Visualizing PBT in dashboard

I’ve been fine-tuning a Hugging Face model with Ray Tune population based training, and I’d like to visualize my results in W&B. However, it seems that W&B doesn’t show every version of each model. I’d like to track how the models develop over time. Is there a way to do this?
Here is a screenshot of what my dashboard looks like after runs are complete (2-5 epochs, depending on the model).


The seventh model has data for training steps 0 and 1, but there should be a lot more training steps. All the other training models have data for only step 0. The configuration variables should also vary across steps, but they don’t.
Here are the options I used for the hyperparameter search. I don’t have a repro yet, but I can work on creating one.

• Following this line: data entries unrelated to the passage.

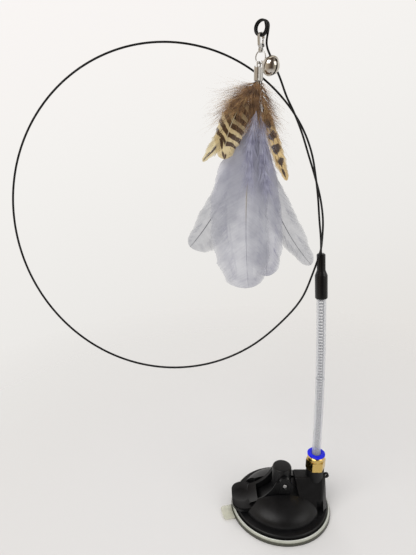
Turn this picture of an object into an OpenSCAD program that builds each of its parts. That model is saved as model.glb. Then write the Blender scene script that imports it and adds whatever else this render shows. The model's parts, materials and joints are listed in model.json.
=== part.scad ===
/* [Suction disc] */
// Outer radius of the suction disc
disc_r = 35; // [32:0.5:40]
// Width of the flat ring that seals on the table
seal_w = 8; // [5:0.5:10]
// Thickness of the disc over the flat ring
disc_t = 2.4; // [2:0.1:3.2]
// Thickness at the disc's outer edge
disc_edge_t = 1.8; // [1.2:0.1:2]
// Height of the hollow under the middle of the disc
hollow_h = 2; // [1.2:0.1:2.6]
// Extra thickness of the disc beside its hub
crown_t = 2.6; // [2:0.1:3.2]
// Wall of rubber round the stem's foot
hub_wall = 2.3; // [1.8:0.1:3]
// Height of the hub above the crown
hub_h = 4.5; // [3.5:0.1:5]
// Width of the pull tab
tab_w = 12; // [8:0.5:16]
// Thickness of the pull tab
tab_t = 1.2; // [0.8:0.1:1.5]
// How far the pull tab stands out of the disc
tab_reach = 8.5; // [5:0.5:12]
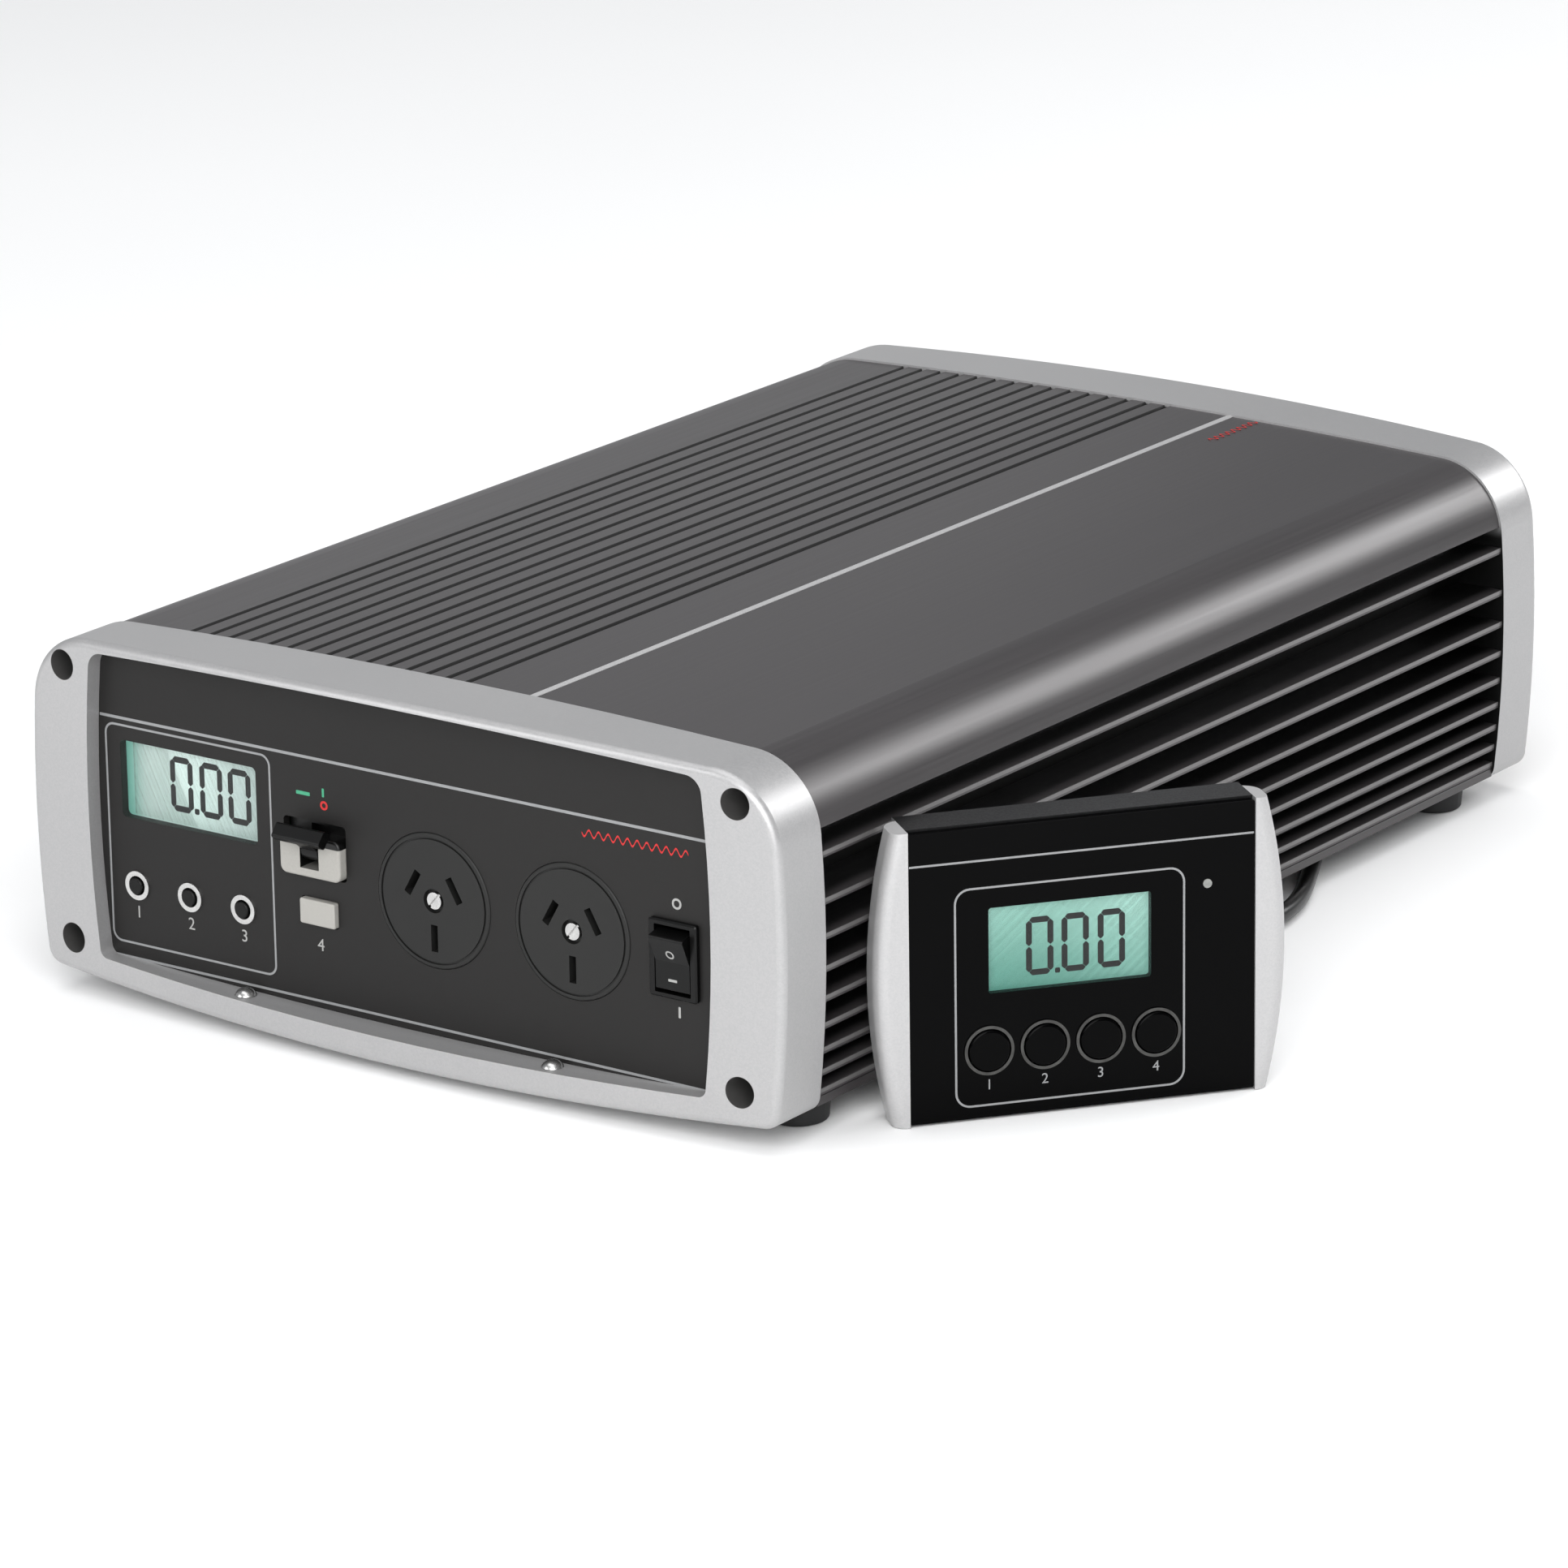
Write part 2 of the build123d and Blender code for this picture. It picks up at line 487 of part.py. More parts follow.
def make_rocker():
    """Two-faced rocker, its upper half standing out."""
    half = ROCKER_W / 2 - 1.9 - GAP
    side = Polyline((-2.6, 0), (-4.2, 7.8), (0.6, 8.0), (3.0, 1.6), (3.0, -1.6), (0.6, -8.0),
                    (-4.2, -7.8), close=True)
    rocker = along_x(make_face(side), ROCKER_X - half, ROCKER_X + half)
    rocker = fillet(rocker.edges().filter_by(Axis.X).sort_by(Axis.Y)[:2], 0.6)
    rocker += along_x(Circle(1.25), ROCKER_X - half - GAP - 0.6, ROCKER_X + half + GAP + 0.6)
    return Pos(0, ROCKER_Y, ROCKER_Z) * Rot(ROCKER_TILT, 0, 0) * rocker


# ---- rear panel and what it carries ------------------------------------------
def make_rear_panel():
    y0, y1 = REAR - PANEL_RECESS - PANEL_T, REAR - PANEL_RECESS
    panel = along_y(opening_outline(PANEL_LAP - SNUG), y0, y1)
    for x in FAN_X:
        panel -= disc_y(x, FAN_Z, FAN_BORE_R, y0 - 1, y1 + 1)
        for dx in (-FAN_HOLE, FAN_HOLE):
            for dz in (-FAN_HOLE, FAN_HOLE):
                panel -= disc_y(x + dx, FAN_Z + dz, 2.1, y0 - 1, y1 + 1)
    for x in TERMINAL_X:
        panel -= disc_y(x, TERMINAL_Z, 9.0 + SNUG, y0 - 1, y1 + 1)
    panel -= disc_y(EARTH_X, EARTH_Z, EARTH_SEAT_R, y0 - 1, y1 + 1)
    panel -= plate_y(PORT_X, PORT_Z, PLUG_W + 3 + 2 * SNUG, PLUG_H + 3 + 2 * SNUG, 0.5, y0 - 1, y1 + 1)
    return panel


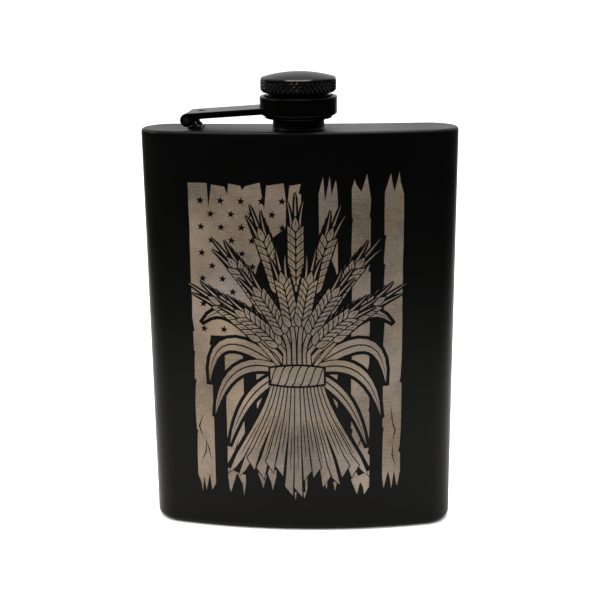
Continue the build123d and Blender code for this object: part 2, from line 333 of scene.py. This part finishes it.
def wall_profile():
    """Insets and heights round the sheet's own section: up the outside, over the lip and down inside."""
    base_centre, top_centre = (BASE_EDGE_R, BASE_EDGE_R), (TOP_EDGE_R, BODY_TOP - TOP_EDGE_R)
    outer_base = arc(base_centre, BASE_EDGE_R, 270, 180, steps=10)
    outer_top = arc(top_centre, TOP_EDGE_R, 180, 90, steps=8)
    inner_top = arc(top_centre, TOP_EDGE_R - SHEET, 90, 180, steps=4)
    inner_base = arc(base_centre, BASE_EDGE_R - SHEET, 180, 270, steps=5)
    lip_top = [(TOP_LIP, BODY_TOP), (TOP_LIP, BODY_TOP - SHEET)]
    lip_base = [(BASE_LIP, SHEET), (BASE_LIP, 0)]
    return outer_base + outer_top + lip_top + inner_top + inner_base + lip_base


def make_body_wall():
    profile = wall_profile()
    verts = []
    for inset, z in profile:
        verts += [(x, y, z) for x, y in section(inset)]
    count = len(verts) // len(profile)
    faces = []
    for r in range(len(profile)):
        faces += join_rings(r * count, (r + 1) % len(profile) * count, count)
    wall = piece("body_wall_coated", verts, faces, coat, "flask", smooth_angle=40)
    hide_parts("body_wall")


make_body_wall()


# ---- Engraving on the front --------------------------------------------------------------------
# It is drawn flat in millimetres, with x across the front and z up from the base, and then bent on to the
# front. Each shape covers the ones before it, with steel or with coat. HALO and LINE are the widths of coat
# left round a leaf and round a finer shape, and POINTED is the width of a ribbon's sharp end.

STEEL, COAT = True, False
POINTED = 0.02
STRIPES, STRIPE_W, STRIPE_STEP, STRIPE_FIRST = 7, 5.8, 10.0, -30.8
TORN_DEPTH = 8.0
PANEL_RIGHT, PANEL_LOW, PANEL_HIGH = 1.0, 66.5, 115.0
PANEL_LEFT = STRIPE_FIRST - STRIPE_W / 2
STAR_ROWS, STAR_COLUMNS, STAR_STEP_X, STAR_STEP_Z = 12, 5, 6.3, 4.1
STAR_MARGIN_X, STAR_MARGIN_TOP = 3.7, 5.4
STAR_R, STAR_NOTCH, STAR_TURN = 1.35, 0.42, 8
SHEAF_X, TIE_Z = -0.8, 54.0
TIE_TOP, TIE_FOOT = 3.0, -3.6
STRAWS, STRAW_STEPS = 15, 7
GRAIN_PAIRS, GRAIN_L, GRAIN_W = 7, 4.3, 2.0
BLADE_STEPS = 12
HALO = 1.1
LINE = 0.35
ENGRAVING_PROUD, ENGRAVING_DEPTH = 0.025 * MM, 0.15 * MM
BEND_STEP = 3.0


def area(points):
    return sum(a.x * b.y - b.x * a.y for a, b in zip(points, points[1:] + points[:1])) / 2


def anticlockwise(points):
    points = [Vector(p) for p in points]
    kept = [p for i, p in enumerate(points) if (p - points[i - 1]).length > 1e-3]
    return kept if area(kept) > 0 else kept[::-1]


def grown(points, margin):
    """The outline moved outwards by a margin."""
    points = anticlockwise(points)
    moved = []
    for i, p in enumerate(points):
        before = (p - points[i - 1]).normalized()
        after = (points[(i + 1) % len(points)] - p).normalized()
        out = Vector((before.y + after.y, -before.x - after.x))
        if out.length < 1e-4:
            out = before
        reach = min(2 / max(out.length, 0.1), 2)
        moved.append(p + out.normalized() * margin * reach)
    return moved


def heading(degrees):
    """Unit vector this far clockwise from straight up."""
    turn = math.radians(degrees)
    return Vector((math.sin(turn), math.cos(turn)))


def bezier(a, b, c, d, steps):
    a, b, c, d = Vector(a), Vector(b), Vector(c), Vector(d)
    line = []
    for i in range(steps + 1):
        t = i / steps
        s = 1 - t
        line.append(a * s**3 + b * 3 * s * s * t + c * 3 * s * t * t + d * t**3)
    return line


def ribbon(spine, widths):
    """Outline of a band that follows the spine, with its width at each point."""
    left, right = [], []
    last = len(spine) - 1
    for i, p in enumerate(spine):
        along = (spine[min(i + 1, last)] - spine[max(i - 1, 0)]).normalized()
        side = Vector((-along.y, along.x)) * widths[i] / 2
        left.append(p + side)
        right.append(p - side)
    return left + right[::-1]


def blade(a, b, c, d, width):
    """A leaf along a curve, narrow at its near end and pointed at its far end."""
    widths = []
    for i in range(BLADE_STEPS + 1):
        t = i / BLADE_STEPS
        widths.append(width * math.sin(math.pi * min(1, 0.12 + 0.88 * t)) ** 0.75)
    widths[-1] = POINTED
    return ribbon(bezier(a, b, c, d, BLADE_STEPS), widths)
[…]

training_args = Seq2SeqTrainingArguments(
    output_dir=".",
    report_to="wandb",
    learning_rate=1e-3,  # config
    warmup_steps=0, # config
    weight_decay=0.1,  # config
    num_train_epochs=2,  # config
    evaluation_strategy="epoch",
    save_strategy="epoch",
    load_best_model_at_end=True,
    save_total_limit=5,
    max_steps=-1,
    per_device_train_batch_size=4,
    gradient_accumulation_steps=8,
    per_device_eval_batch_size=4,
    gradient_checkpointing=True,
    gradient_checkpointing_kwargs={"use_reentrant":False}, # try
    predict_with_generate=True,
    generation_max_length=45,
    generation_config=GenerationConfig(min_length=16, max_length=45),
    use_cpu=(gpus_per_trial <= 0),
    fp16=(True if gpus_per_trial>=1 else False),
    logging_strategy="epoch",
    logging_dir="./logs",
)
trainer = Seq2SeqTrainer(
    model_init=get_model,
    args=training_args,
    train_dataset=tokenized_tweets["train"],
    eval_dataset=tokenized_tweets["test"],
    data_collator=data_collator,
    compute_metrics=compute_metrics,
)
tune_config = {
    "num_train_epochs": tune.choice([2, 3, 4, 5]),
    "max_steps": 1 if smoke_test else -1,  # Used for smoke test.
}

scheduler = PopulationBasedTraining(
    time_attr="training_iteration",
    metric="eval_rouge1",
    mode="max",
    perturbation_interval=1,
    hyperparam_mutations={
        "weight_decay": tune.uniform(0.0, 0.1),
        "learning_rate": tune.loguniform(1e-4, 1e-1),
        "warmup_steps": tune.randint(0, 4),
    },
)

reporter = CLIReporter(
    parameter_columns={
        "weight_decay": "w_decay",
        "learning_rate": "lr",
        "warmup_steps": "warmup",
        "num_train_epochs": "num_epochs",
    },
    metric_columns=["eval_loss", "eval_rouge1", "eval_rouge2", "eval_rougeL", 
                    "eval_gen_len", "eval_runtime", "epoch", "training_iteration"],
)
best_result = trainer.hyperparameter_search(
    hp_space=lambda _: tune_config,
    backend="ray",
    n_trials=num_samples,
    resources_per_trial={"cpu": 1, "gpu": gpus_per_trial},
    scheduler=scheduler,
    checkpoint_score_attr="training_iteration",
    stop={"training_iteration": 1} if smoke_test else None,
    progress_reporter=reporter,
    storage_path="/kaggle/working/ray_results/",
    name="tune_transformer_pbt",
    log_to_file=True,
    callbacks=[WandbLoggerCallback(
        project="t5_pbt_0", 
        group="t5_pbt_0",
        log_config=True, 
        upload_checkpoints=True,
    )],
    checkpoint_config=train.CheckpointConfig(num_to_keep=4),
)

Hey @josiahgottfried, thanks for flagging this! It would be really helpful if you could provide the repro code when you have it ready so I can test on my end to see what’s happening here

Hey @josiahgottfried, following up here! Would it be possible to share the repro code so we can test on our side?

Hi Josiah, since we have not heard back from you we are going to close this request. If you would like to re-open the conversation, please let us know!